Combining probability and nonprobability samples to estimate linear model coefficients
Conference
Regional Statistics Conference 2026
Format: CPS Abstract - Malta 2026
Keywords: bayesian approach, calibration, composite estimator, nonprobability sample, pseudo-weight
Session: CPS 31 Data Integration
Thursday 4 June 11 a.m. - noon (Europe/Malta)
Abstract
Authors: Char Hilgers and Sabine Zinn
Nonprobability sampling is increasingly preferred for surveys due to much lower costs and ease of implementation, compared to large probability samples. However, probability samples remain important because they generally provide more accurate estimates than nonprobability samples and provide benchmark information for nonprobability surveys. In recent years, response rates to probability surveys have been declining, making the large sample sizes for robust estimation increasingly costly to obtain. There is a growing body of research on the integration of probability and nonprobability samples to enjoy the strengths of both.
Several methods for combining probability and nonprobability samples have been developed. Blended calibration combines an unweighted nonprobability sample with a probability sample weighted by population values, then calibrates according to variables derived from the probability sample only.[1,2] A composite estimator from a linear combination of probability and non-probability samples with a bias function was found to reduce mean squared error compared to probability samples alone.[3] Pseudo-weighting calculates a pseudo-inclusion probability for nonprobability sample participants, making use of variables collected in both samples, then analyses samples jointly.[4] Lastly, the use of a larger nonprobability sample as an informative prior to estimate linear model coefficients on a smaller probability sample showed a reduction in variances and mean squared errors.[5]
We present a comprehensive comparison and assessment of the above methods for combining probability and nonprobability samples, to evaluate their efficacy in estimation of parameter values and reduction of variance in linear model coefficients, compared to the probability sample alone.
Specifically, we compare the informative prior, blended calibration, composite estimator, and pseudo-weighting approaches with an application to a real-data probability and nonprobability sample measuring beliefs in conspiracy myths in Germany. We compare maximum likelihood estimates of regression coefficients and 95 percent confidence intervals for each method, with outcome variables on conspiracy beliefs and covariates covering demographic, education, and employment information collected in both samples.

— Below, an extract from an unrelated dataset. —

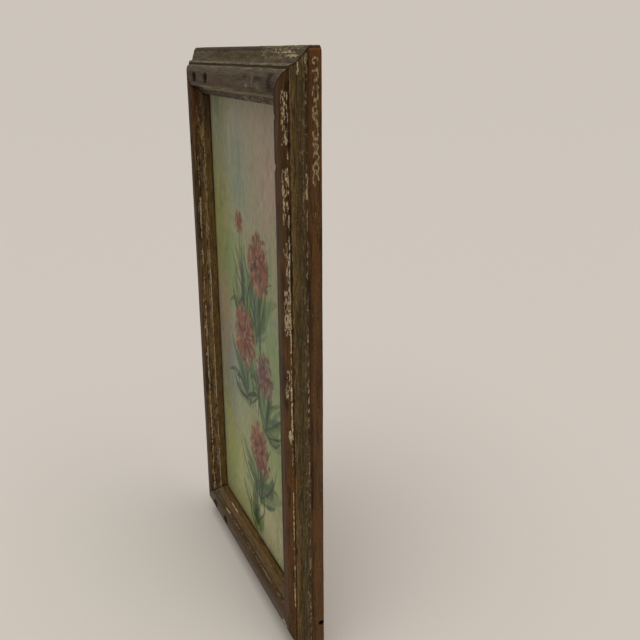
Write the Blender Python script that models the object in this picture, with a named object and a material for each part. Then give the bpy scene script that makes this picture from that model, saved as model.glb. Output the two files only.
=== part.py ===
"""A tall porcelain tile painting in a worn, mitred wooden frame.

It stands upright with its painted face toward -Y and the wall behind it toward +Y.
The origin is the middle of the backing panel's flat back, which lies against the wall.
"""

from math import cos, pi, radians, sin, sqrt

import bmesh
import bpy
from mathutils import Matrix, Vector

# Tile, about 6 by 12 inches
TILE_W = 0.153
TILE_H = 0.302
TILE_T = 0.0046
TILE_EDGE_R = 0.0008

# Seat of the tile in the frame
TILE_SIDE_PLAY = 0.0010
RABBET_W = 0.0040
RABBET_D = 0.0052
FIT_GAP = 0.0003

# Moulding from its outer side to the sight edge: widths run toward the tile, rises toward the front
SIDE_D = 0.0047
SHOULDER_W = 0.0025
SHOULDER_RISE = 0.0026
SHOULDER_STEPS = 3
BAND_W = 0.0057
BAND_RISE = 0.0032
BEAD_W = 0.0016
BEAD_RISE = 0.0027
BEAD_STEPS = 3
QUIRK_W = 0.0008
QUIRK_D = 0.0006
BULGE_OUTER_W = 0.0078
BULGE_INNER_W = 0.0063
BULGE_RISE = 0.0043
BULGE_STEPS = 7
STEP_D = 0.0035
LIP_W = 0.0049
LIP_FALL = 0.0032
LIP_HOLLOW = 0.0005
LIP_STEPS = 4
SIGHT_SLOPE = 0.0004

# Pair of gouges across the crown of each rail, measured from its left end
GOUGE_FROM_END = (0.035, 0.061)
GOUGE_ALONG = 0.0086
GOUGE_ACROSS = 0.0066
GOUGE_D = 0.0030

# Open nail hole low on the outer side of the right stile
NAIL_HOLE_R = 0.0012
NAIL_HOLE_D = 0.0030
NAIL_HOLE_UP = 0.029
NAIL_HOLE_IN = 0.0017
NAIL_HOLE_SIDES = 20

# Backing panel and the brads that hold it
PANEL_T = 0.0025
PANEL_LAP = 0.0085
PANEL_CORNER_R = 0.0010
BRAD_SHANK_R = 0.0006
BRAD_HEAD_R = 0.0013
BRAD_HEAD_T = 0.0006
BRAD_POINT_L = 0.0012
BRAD_L = 0.0062
BRAD_SUNK = 0.0001
BRAD_EDGE = 0.0042
BRAD_FROM_END = 0.0126
BRADS_PER_SIDE = 3
BRAD_SIDES = 16

# Sizes and places that follow from those above
BACK_Y = -PANEL_T - FIT_GAP
RABBET_OPEN_W = TILE_W + 2 * TILE_SIDE_PLAY
RABBET_OPEN_H = TILE_H + 2 * TILE_SIDE_PLAY
BAND_U = SHOULDER_W + BAND_W
BAND_D = SIDE_D + SHOULDER_RISE + BAND_RISE
BEAD_U = BAND_U + BEAD_W
BEAD_D = BAND_D + BEAD_RISE
QUIRK_U = BEAD_U + QUIRK_W
CROWN_U = QUIRK_U + BULGE_OUTER_W
CROWN_D = BEAD_D - QUIRK_D + BULGE_RISE
LIP_U = CROWN_U + BULGE_INNER_W
LIP_D = CROWN_D - STEP_D
MOULDING_W = LIP_U + LIP_W + SIGHT_SLOPE
FRAME_W = RABBET_OPEN_W + 2 * (MOULDING_W - RABBET_W)
FRAME_H = RABBET_OPEN_H + 2 * (MOULDING_W - RABBET_W)
PANEL_W = RABBET_OPEN_W + 2 * PANEL_LAP
PANEL_H = RABBET_OPEN_H + 2 * PANEL_LAP


def clear_scene():
    for obj in list(bpy.data.objects):
        bpy.data.objects.remove(obj, do_unlink=True)


def make_material(name, colour, roughness, metallic=0.0):
    material = bpy.data.materials.new(name)
    material.use_nodes = True
    shader = material.node_tree.nodes["Principled BSDF"]
    shader.inputs["Base Color"].default_value = (*colour, 1.0)
    shader.inputs["Roughness"].default_value = roughness
    shader.inputs["Metallic"].default_value = metallic
    return material


def make_object(name, bm, material=None):
    bmesh.ops.recalc_face_normals(bm, faces=bm.faces)
    mesh = bpy.data.meshes.new(name)
    bm.to_mesh(mesh)
    bm.free()
    if material:
        mesh.materials.append(material)
    obj = bpy.data.objects.new(name, mesh)
    bpy.context.scene.collection.objects.link(obj)
    return obj


def cut_from(targets, name, bm, place):
    """A hidden shape at place that a Boolean takes out of each target."""
    tool = make_object(name, bm)
    tool.location = place
    tool.hide_render = True
    tool.display_type = "WIRE"
    for target in targets:
        cut = target.modifiers.new(name, "BOOLEAN")
        cut.operation = "DIFFERENCE"
        cut.solver = "EXACT"
        cut.object = tool


def turned(outline, sides):
    """Closed body of revolution about Y, from an outline of (radius, y) that starts and ends on the axis."""
    bm = bmesh.new()
    ring = [bm.verts.new((radius, y, 0)) for radius, y in outline]
    edges = [bm.edges.new(pair) for pair in zip(ring, ring[1:])]
    bmesh.ops.spin(
        bm,
        geom=ring + edges,
        cent=(0, 0, 0),
        axis=(0, 1, 0),
        angle=2 * pi,
        steps=sides,
        use_merge=True,
    )
    bmesh.ops.remove_doubles(bm, verts=bm.verts, dist=1e-6)
    return bm


def slab(width, height, thickness):
    """Upright plate with its back at y = 0 and its front toward -Y."""
    bm = bmesh.new()
    size = Matrix.Diagonal((width, thickness, height, 1.0))
    bmesh.ops.create_cube(bm, size=1.0, matrix=Matrix.Translation((0, -thickness / 2, 0)) @ size)
    return bm


def quarter_turns(steps):
    return [radians(90) * step / steps for step in range(1, steps + 1)]


def moulding_outline():
    """Closed section of the moulding as (u, d): u in from the outer side, d forward of the back."""
    points = [(0.0, 0.0), (0.0, SIDE_D)]
    for turn in quarter_turns(SHOULDER_STEPS):
        points.append((SHOULDER_W * (1 - cos(turn)), SIDE_D + SHOULDER_RISE * sin(turn)))
    points.append((BAND_U, BAND_D))
    for turn in quarter_turns(BEAD_STEPS):
        points.append((BAND_U + BEAD_W * (1 - cos(turn)), BAND_D + BEAD_RISE * sin(turn)))
    points.append((BEAD_U + QUIRK_W / 2, BEAD_D - QUIRK_D))
    points.append((QUIRK_U, BEAD_D - QUIRK_D))
    for turn in quarter_turns(BULGE_STEPS):
        u = QUIRK_U + BULGE_OUTER_W * (1 - cos(turn))
        points.append((u, CROWN_D - BULGE_RISE * (1 - sin(turn))))
    for turn in quarter_turns(BULGE_STEPS):
        u = CROWN_U + BULGE_INNER_W * sqrt(sin(turn))
        points.append((u, LIP_D + STEP_D * sqrt(abs(cos(turn)))))
    for step in range(1, LIP_STEPS + 1):
        share = step / LIP_STEPS
        hollow = LIP_HOLLOW * sin(pi * share)
        points.append((LIP_U + LIP_W * share, LIP_D - LIP_FALL * share - hollow))
    points.append((MOULDING_W, RABBET_D))
    points.append((MOULDING_W - RABBET_W, RABBET_D))
    points.append((MOULDING_W - RABBET_W, 0.0))
    return points


def moulding_length(name, length, material):
    """One length of moulding along X, mitred at both ends: outer side at z = 0, tile toward +Z."""
    bm = bmesh.new()
    section = [bm.verts.new((-length, -d, u)) for u, d in moulding_outline()]
    swept = bmesh.ops.extrude_face_region(bm, geom=[bm.faces.new(section)])
    moved = [item for item in swept["geom"] if isinstance(item, bmesh.types.BMVert)]
    bmesh.ops.translate(bm, verts=moved, vec=(2 * length, 0, 0))
    for side in (-1, 1):
        cut = bmesh.ops.bisect_plane(
            bm,
            geom=bm.verts[:] + bm.edges[:] + bm.faces[:],
            plane_co=(side * (length / 2 - FIT_GAP / sqrt(2)), 0, 0),
            plane_no=Vector((side, 0, 1)).normalized(),
            clear_outer=True,
        )
        edges = [item for item in cut["geom_cut"] if isinstance(item, bmesh.types.BMEdge)]
        bmesh.ops.edgeloop_fill(bm, edges=edges)
    return make_object(name, bm, material)


def make_frame():
    """The four lengths of moulding, turned about Y so that their outer sides face outward."""
    wood = make_material("worn_painted_wood", (0.09, 0.055, 0.025), 0.7)
    frame = {}
    for name, length, x, z, turn in (
        ("bottom_rail", FRAME_W, 0, -FRAME_H / 2, 0),
        ("top_rail", FRAME_W, 0, FRAME_H / 2, 180),
        ("left_stile", FRAME_H, -FRAME_W / 2, 0, 90),
        ("right_stile", FRAME_H, FRAME_W / 2, 0, -90),
    ):
        frame[name] = moulding_length(name, length, wood)
        frame[name].location = (x, BACK_Y, z)
        frame[name].rotation_euler.y = radians(turn)
    return frame


def cut_gouges(rail, crown_z):
    for number, from_end in enumerate(GOUGE_FROM_END, 1):
        bm = bmesh.new()
        bmesh.ops.create_icosphere(bm, subdivisions=3, radius=1.0)
        bmesh.ops.scale(bm, verts=bm.verts, vec=(GOUGE_ALONG / 2, GOUGE_D, GOUGE_ACROSS / 2))
        place = (-FRAME_W / 2 + from_end, BACK_Y - CROWN_D, crown_z)
        cut_from([rail], f"{rail.name}_gouge_{number}", bm, place)


def cut_nail_hole(stile):
    outline = [(0, -NAIL_HOLE_D), (NAIL_HOLE_R, -NAIL_HOLE_D), (NAIL_HOLE_R, NAIL_HOLE_D), (0, NAIL_HOLE_D)]
    bm = turned(outline, NAIL_HOLE_SIDES)
    bmesh.ops.rotate(bm, verts=bm.verts, matrix=Matrix.Rotation(radians(90), 3, "Z"))
    place = (FRAME_W / 2, BACK_Y - NAIL_HOLE_IN, -FRAME_H / 2 + NAIL_HOLE_UP)
    cut_from([stile], "nail_hole", bm, place)


def make_tile():
    bm = slab(TILE_W, TILE_H, TILE_T)
    outer = [edge for edge in bm.edges if edge.calc_length() > TILE_T * 1.01]
    bmesh.ops.bevel(
        bm, geom=outer, offset=TILE_EDGE_R, segments=2, profile=0.5, affect="EDGES", material=-1
    )
    tile = make_object("tile", bm, make_material("glazed_porcelain", (0.42, 0.41, 0.27), 0.25))
    tile.location.y = BACK_Y - RABBET_D + FIT_GAP + TILE_T
    return tile


def brad_places(frame):
    """(x, z, length of moulding under it) for each brad: a row down each side, one at each end."""
    x = PANEL_W / 2 - BRAD_EDGE
    z = PANEL_H / 2 - BRAD_EDGE
    spacing = 2 * (PANEL_H / 2 - BRAD_FROM_END) / (BRADS_PER_SIDE - 1)
    rows = [BRAD_FROM_END - PANEL_H / 2 + spacing * row for row in range(BRADS_PER_SIDE)]
    places = [(-x, row, frame["left_stile"]) for row in rows]
    places += [(x, row, frame["right_stile"]) for row in rows]
    places += [(0, -z, frame["bottom_rail"]), (0, z, frame["top_rail"])]
    return places


def brad_outline(gap=0.0, head_back=0.0):
    """Outline of a brad with its head's back at head_back, or of its hole with a gap all round."""
    under_head = -BRAD_SUNK - BRAD_HEAD_T - gap
    point = -BRAD_SUNK - BRAD_L - gap
    return [
        (0, head_back),
        (BRAD_HEAD_R + gap, head_back),
        (BRAD_HEAD_R + gap, under_head),
        (BRAD_SHANK_R + gap, under_head),
        (BRAD_SHANK_R + gap, point + BRAD_POINT_L),
        (0, point),
    ]


def make_backing(frame):
    """Thin panel over the tile's back, and the brads that pass through it into the frame."""
    bm = slab(PANEL_W, PANEL_H, PANEL_T)
    corners = [edge for edge in bm.edges if edge.calc_length() < PANEL_T * 1.01]
    bmesh.ops.bevel(
        bm, geom=corners, offset=PANEL_CORNER_R, segments=2, profile=0.5, affect="EDGES", material=-1
    )
    panel = make_object("backing_panel", bm, make_material("plain_thin_wood", (0.42, 0.30, 0.17), 0.8))
    steel = make_material("dull_steel", (0.25, 0.24, 0.22), 0.5, 1.0)
    for number, (x, z, length) in enumerate(brad_places(frame), 1):
        brad = turned(brad_outline(head_back=-BRAD_SUNK), BRAD_SIDES)
        make_object(f"brad_{number}", brad, steel).location = (x, 0, z)
        hole = turned(brad_outline(FIT_GAP, PANEL_T), BRAD_SIDES)
        cut_from([panel, length], f"brad_hole_{number}", hole, (x, 0, z))


clear_scene()
frame_lengths = make_frame()
cut_gouges(frame_lengths["top_rail"], FRAME_H / 2 - CROWN_U)
cut_gouges(frame_lengths["bottom_rail"], CROWN_U - FRAME_H / 2)
cut_nail_hole(frame_lengths["right_stile"])
make_tile()
make_backing(frame_lengths)
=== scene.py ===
"""Looks of a tall porcelain tile painting in a worn, mitred wooden frame.

It is made in the order in which it is put together: the four lengths of moulding, the painted tile that
sits in their rabbet, the thin panel behind it, and the brads. The painted face looks toward -Y, the wall
is toward +Y, and the origin is the middle of the panel's flat back.
"""

from math import cos, pi, radians, sin, sqrt, tau

import bmesh
import bpy
import numpy as np
from mathutils import Matrix, Vector


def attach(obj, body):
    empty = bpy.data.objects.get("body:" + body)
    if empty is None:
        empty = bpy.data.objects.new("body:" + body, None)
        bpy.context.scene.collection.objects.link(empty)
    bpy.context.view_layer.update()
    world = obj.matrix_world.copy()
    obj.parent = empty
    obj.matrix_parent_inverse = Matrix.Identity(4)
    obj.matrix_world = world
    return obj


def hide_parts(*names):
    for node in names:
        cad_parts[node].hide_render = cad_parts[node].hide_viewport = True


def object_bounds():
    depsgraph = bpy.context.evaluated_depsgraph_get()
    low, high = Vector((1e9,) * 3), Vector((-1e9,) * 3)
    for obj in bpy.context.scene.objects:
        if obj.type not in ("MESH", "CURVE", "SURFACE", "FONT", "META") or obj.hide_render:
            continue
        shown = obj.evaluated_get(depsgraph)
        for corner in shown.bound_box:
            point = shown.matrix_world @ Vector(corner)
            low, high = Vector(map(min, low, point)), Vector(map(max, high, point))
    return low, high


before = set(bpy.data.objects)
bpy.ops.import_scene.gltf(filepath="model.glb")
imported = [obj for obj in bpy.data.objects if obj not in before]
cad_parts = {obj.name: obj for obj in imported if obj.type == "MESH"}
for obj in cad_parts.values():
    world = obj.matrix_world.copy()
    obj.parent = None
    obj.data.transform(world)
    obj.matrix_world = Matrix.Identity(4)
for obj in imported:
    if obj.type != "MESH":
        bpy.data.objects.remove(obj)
cad_low, cad_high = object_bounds()


# Studio: a camera where the photograph was taken from, close to the right side and looking down on it,
# a plain pale floor under the frame, and soft light from above and from the right.

def linear(hex_colour):
    """An sRGB hex colour as linear red, green, blue and 1."""
    channels = [int(hex_colour[start : start + 2], 16) / 255 for start in (1, 3, 5)]
    return (*[c / 12.92 if c <= 0.04045 else ((c + 0.055) / 1.055) ** 2.4 for c in channels], 1.0)


def set_inputs(material, node, inputs):
    """Links or sets some inputs of a node or of the material's shader."""
    for name, value in inputs.items():
        if isinstance(value, bpy.types.NodeSocket):
            material.node_tree.links.new(value, node.inputs[name])
        else:
            node.inputs[name].default_value = value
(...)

1. DiSogra C, Cobb C, Chan E, Dennis JM. Calibrating Non-Probability Internet Samples with Probability Samples Using Early Adopter Characteristics. In: Section on Survey Research Methods. 2011.
2. Fahimi, M., Barlas, F. M., Thomas, R. K. & Buttermore, N. Scientific Surveys Based on Incomplete Sampling Frames and High Rates of Nonresponse. Surv Pract 8, 1–11 (2015).
3. Elliott, M. & Haviland, A. Use of a web-based convenience sample to supplement a probability sample. Survey Methodology 33, 211–215 (2007).
4. Elliott, M. R. Combining Data from Probability and Non- Probability Samples Using Pseudo-Weights. Surv Pract 2, 1–7 (2009).
5. Wisniowski, A., Sakshaug, J. W., Perez Ruiz, D. A. & Blom, A. G. Integrating Probability and Nonprobability Samples for Survey Inference. Journal of Survey Statistics and Methodology 8, 120–147 (2020).